A long long time ago at a kitchen table at 11pm, I was introduced to my first combo deck. It was a brutal 7-0 shellacking during which my opponent took a 40 minute turn while I sat there helpless to do anything.
How did he do that you ask? Infinite loops of side battles. Perhaps the most famous combo deck in Redemption History is ‘The Devastator’. A deck so brutal, so efficient, so not fun to play against, that it spawned, not one, but multiple rule changes that neutered its ability to function. Keep in mind that this combo deck was played during the 2003-2004 tournament season. Kings was the newest set, and contained all of the important cards for the combo. It’s worth noting that this is a time before Darius’ Decree, before Covenant with Death, before a whole host of counters to this concept were printed.
Green Hero (Tekoan Woman was preferred, to stop Unholy Writ)
Sword of the Lord
Gold Evil Character
Immune Evil Character (Such as Emperor Nero or Red Dragon)
Provisions your green Hero – on return begin a battle, forcing Red Dragon or Emperor Nero to block (depending on which brigade your opponent was playing), play any Search necessary to retrieve combo pieces – then begin a side battle with Sword of the Lord – Forcing your gold Evil Character to fight any big numbered guy on the table – Play Moral Decline – Now your character can play every brigade, which is very important. Play Momentum Change. Play False Peace – Using it to search out and play every copy of False Peace in the deck. This is called a False Peace chain, and was very common in T2 for a long time. Next Step – let your Evil Character die. Momentum Change returns all the copies of False Peace you played to your hand (Usually 8, this was before the 4 per deck rule).
Play another Sword of the Lord in the main battle. During this side battle, the real fun starts – Play Moral Decline and all 8 False Peace – Grabbing whatever combo pieces you need to replenish, and then as many copies of Confusion as you can – Play all of Confusions. Discard your opponent’s cards, starting with Dominants and Heroes. Allow the Evil Character to die again, (Combo was before hand limit, so the combo player would usually end up with 60+cards in hand before the end). Rinse and repeat, using False Peace to ensure you have another Sword of the Lord and Gold Evil Character each time. You have 8 copies of Sword of the Lord, so on round 3 you retrieve your remaining confusions, and so 3-8 you discard 8 cards from your opponent’s deck, for a minimum total of 64 cards. If that doesn’t include all of your opponents Heroes, Evil Characters, and Dominants, bravo to them.

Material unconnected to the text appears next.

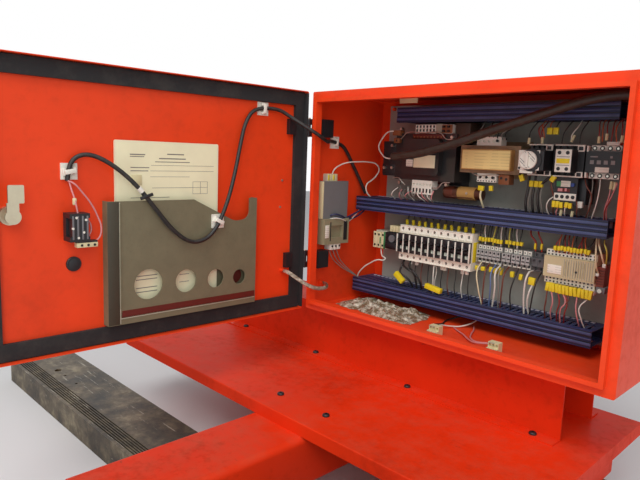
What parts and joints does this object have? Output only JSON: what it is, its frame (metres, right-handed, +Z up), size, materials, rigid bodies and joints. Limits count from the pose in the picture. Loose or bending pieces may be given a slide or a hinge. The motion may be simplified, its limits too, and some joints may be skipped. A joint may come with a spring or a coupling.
{
  "type": "machine control cabinet",
  "caption": "Steel control cabinet with an open hinged door and switchgear on rails, standing on a folded console and cover deck carried by box beams and ground rails.",
  "frame": {"origin": "on the underside of the ground rail at mid-width, straight below the cabinet's hinge-side wall", "axes": "+X along the cabinet's front away from the hinge, +Y from the open front into the cabinet, +Z up"},
  "size_m": [1.481, 0.9719, 0.81],
  "materials": {
    "machine_bed": "mottled worn metal",
    "frame_paint": "satin orange-red paint",
    "cabinet_paint": "satin orange-red paint with a fine orange-peel",
    "zinc_steel": "bright zinc plate",
    "plate_grey": "satin grey",
    "duct_plastic": "dark slate blue",
    "black_core": "varnished black",
    "tan_core": "varnished tan",
    "winding": "varnished copper wire",
    "white_plastic": "off-white moulding",
    "device_grey": "dark grey moulding",
    "device_light": "light grey moulding",
    "blue_plastic": "blue moulding",
    "beige_plastic": "beige moulding",
    "seal_rubber": "soft dark foam",
    "hinge_black": "black moulding",
    "button_red": "gloss",
    "pocket_plastic": "grey-olive moulding",
    "paper": "paper in a sleeve",
    "cable_black": "smooth jacket",
    "braid": "tinned braid",
    "toggle_black": "black moulding"
  },
  "bodies": {
    "machine_frame": {"aux_contact_block": "white_plastic", "beam_plates": "frame_paint", "box_beams": "frame_paint", "breaker_bodies": "white_plastic", "cabinet_shell": "cabinet_paint", "choke_coil": "winding", "console": "cabinet_paint", "contactor_left": "device_grey", "contactor_middle": "device_grey", "contactor_right": "device_grey", "control_transformer": "tan_core", "controller": "device_light", "cover_deck": "cabinet_paint", "deck_bolts": "zinc_steel", "din_rails": "zinc_steel", "duct_covers": "duct_plastic", "duct_trunks": "duct_plastic", "earth_strap": "braid", "ground_rail": "machine_bed", "hinge_cabinet_leaves": "hinge_black", "hinge_cable": "cable_black", "hinge_pins": "zinc_steel", "loose_connectors": "beige_plastic", "main_transformer": "black_core", "mounting_plate": "plate_grey", "overload_relay": "device_grey", "rear_rail": "machine_bed", "side_module": "device_grey", "supply_cable": "cable_black", "supply_gland": "device_grey", "terminal_blocks": "beige_plastic", "timer_relay": "white_plastic", "transformer_terminals": "white_plastic", "wall_cable": "cable_black", "wall_clip": "white_plastic"},
    "door": {"door_panel": "cabinet_paint", "door_seal": "seal_rubber", "hinge_door_leaves": "hinge_black", "lock_body": "zinc_steel", "contact_block": "device_grey", "blanking_plug": "device_grey", "document_pocket": "pocket_plastic", "document_sleeve": "paper", "door_clips": "white_plastic", "door_cable": "cable_black"},
    "lock": {"lock_cam": "zinc_steel"},
    "button": {"push_button": "button_red"},
    "dial": {"timer_dial": "device_grey"},
    "reset": {"overload_reset": "blue_plastic"},
    "toggle_01": {"breaker_toggle_01": "toggle_black"},
    "toggle_02": {"breaker_toggle_02": "toggle_black"},
    "toggle_03": {"breaker_toggle_03": "toggle_black"},
    "toggle_04": {"breaker_toggle_04": "toggle_black"},
    "toggle_05": {"breaker_toggle_05": "toggle_black"},
    "toggle_06": {"breaker_toggle_06": "toggle_black"},
    "toggle_07": {"breaker_toggle_07": "toggle_black"},
    "toggle_08": {"breaker_toggle_08": "toggle_black"},
    "toggle_09": {"breaker_toggle_09": "toggle_black"},
    "toggle_10": {"breaker_toggle_10": "toggle_black"},
    "toggle_11": {"breaker_toggle_11": "toggle_black"}
  },
  "joints": [
    {"name": "door_hinge", "type": "hinge", "parent": "machine_frame", "child": "door", "pos_m": [-0.006, 0.339, 0.56], "axis": [0, 0, 1], "range_deg": [-34, 91.3], "deforming": ["hinge_cable", "earth_strap"]},
    {"name": "lock_turn", "type": "hinge", "parent": "door", "child": "lock", "pos_m": [-0.01434, -0.29297, 0.5545], "axis": [0.9997, -0.0227, 0], "range_deg": [0, 90]},
    {"name": "button_press", "type": "slide", "parent": "door", "child": "button", "axis": [0.9997, -0.0227, 0], "range_m": [0, 0.005], "stiffness_N_per_m": 600},
    {"name": "dial_turn", "type": "hinge", "parent": "machine_frame", "child": "dial", "pos_m": [0.47, 0.4575, 0.675], "axis": [0, 1, 0], "range_deg": [-135, 135]},
    {"name": "reset_press", "type": "slide", "parent": "machine_frame", "child": "reset", "axis": [0, 1, 0], "range_m": [0, 0.0025], "stiffness_N_per_m": 400},
    {"name": "toggle_01_flip", "type": "hinge", "parent": "machine_frame", "child": "toggle_01", "pos_m": [0.1483, 0.5135, 0.474], "axis": [1, 0, 0], "range_deg": [0, 60]},
    {"name": "toggle_02_flip", "type": "hinge", "parent": "machine_frame", "child": "toggle_02", "pos_m": [0.1659, 0.5135, 0.474], "axis": [1, 0, 0], "range_deg": [0, 60]},
    {"name": "toggle_03_flip", "type": "hinge", "parent": "machine_frame", "child": "toggle_03", "pos_m": [0.1835, 0.5135, 0.474], "axis": [1, 0, 0], "range_deg": [0, 60]},
    {"name": "toggle_04_flip", "type": "hinge", "parent": "machine_frame", "child": "toggle_04", "pos_m": [0.2011, 0.5135, 0.474], "axis": [1, 0, 0], "range_deg": [0, 60]},
    {"name": "toggle_05_flip", "type": "hinge", "parent": "machine_frame", "child": "toggle_05", "pos_m": [0.2187, 0.5135, 0.474], "axis": [1, 0, 0], "range_deg": [0, 60]},
    {"name": "toggle_06_flip", "type": "hinge", "parent": "machine_frame", "child": "toggle_06", "pos_m": [0.2363, 0.5135, 0.474], "axis": [1, 0, 0], "range_deg": [0, 60]},
    {"name": "toggle_07_flip", "type": "hinge", "parent": "machine_frame", "child": "toggle_07", "pos_m": [0.2539, 0.5135, 0.474], "axis": [1, 0, 0], "range_deg": [0, 60]},
    {"name": "toggle_08_flip", "type": "hinge", "parent": "machine_frame", "child": "toggle_08", "pos_m": [0.2715, 0.5135, 0.474], "axis": [1, 0, 0], "range_deg": [0, 60]},
    {"name": "toggle_09_flip", "type": "hinge", "parent": "machine_frame", "child": "toggle_09", "pos_m": [0.2891, 0.5135, 0.474], "axis": [1, 0, 0], "range_deg": [0, 60]},
    {"name": "toggle_10_flip", "type": "hinge", "parent": "machine_frame", "child": "toggle_10", "pos_m": [0.3067, 0.5135, 0.474], "axis": [1, 0, 0], "range_deg": [0, 60]},
    {"name": "toggle_11_flip", "type": "hinge", "parent": "machine_frame", "child": "toggle_11", "pos_m": [0.3243, 0.5135, 0.474], "axis": [1, 0, 0], "range_deg": [0, 60]}
  ]
}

If you didn’t quite follow all of that – It’s ok, a lot has changed since this deck was viable. It boils down to your opponent not having anything to do but drawing 3 useless cards and discarding them. You rescue 7 souls in 7 turns, and its game over.
Time for Change
Rules that were created/changed as a result of this combo:
Side Battle – This combo was predicated on the idea of using tons of side battles. Early versions included King Rehoboam to create Hero side battles, playing Searches and Visions of Iddo the Seer to recur them. The Elders of the time changed that rule to allow you only one single side battle per turn.
Deck Construction – The combo was so deadly because at the time T2 deckbuilding rules stated you could include 1/20 for single brigade cards. This allowed the building of a 160 card deck with 8 copies of each combo piece. I’m honestly not sure if this was a direct rule change of this particular deck, but it happened right around the same time. I’m sure this combo factored into that decision.
Its combo’s like these that the Playtest team tries really hard to avoid. Nobody enjoys sitting helpless for 40+minuntes while your opponent dictates the action. This is something that we work really hard on when we create new cards – We want people to know what their card is going to do without having to carry around a 100+page manual. It plays into one of our design philosophies.
Preventing Future Combo Abuse
Recognize this card?
It said this for most of the playtesting process:
This card had potential to create broken combo’s – So we changed it at the last hour. We tend to err on the side of caution. This card would more than likely be ok in the current meta, but at the time we were concerned with it.
There have been many attempts to break the game over the years – But this was the first, and one of the more successful. It lead to the creation of multiple new rules as well as a plethora of counter cards being printed. It was, and always will be one of the coolest decks ever constructed. The stories here are only a small portion of the fun that I personally had with it – I hope you’re inspired to join me in the Combo Corner.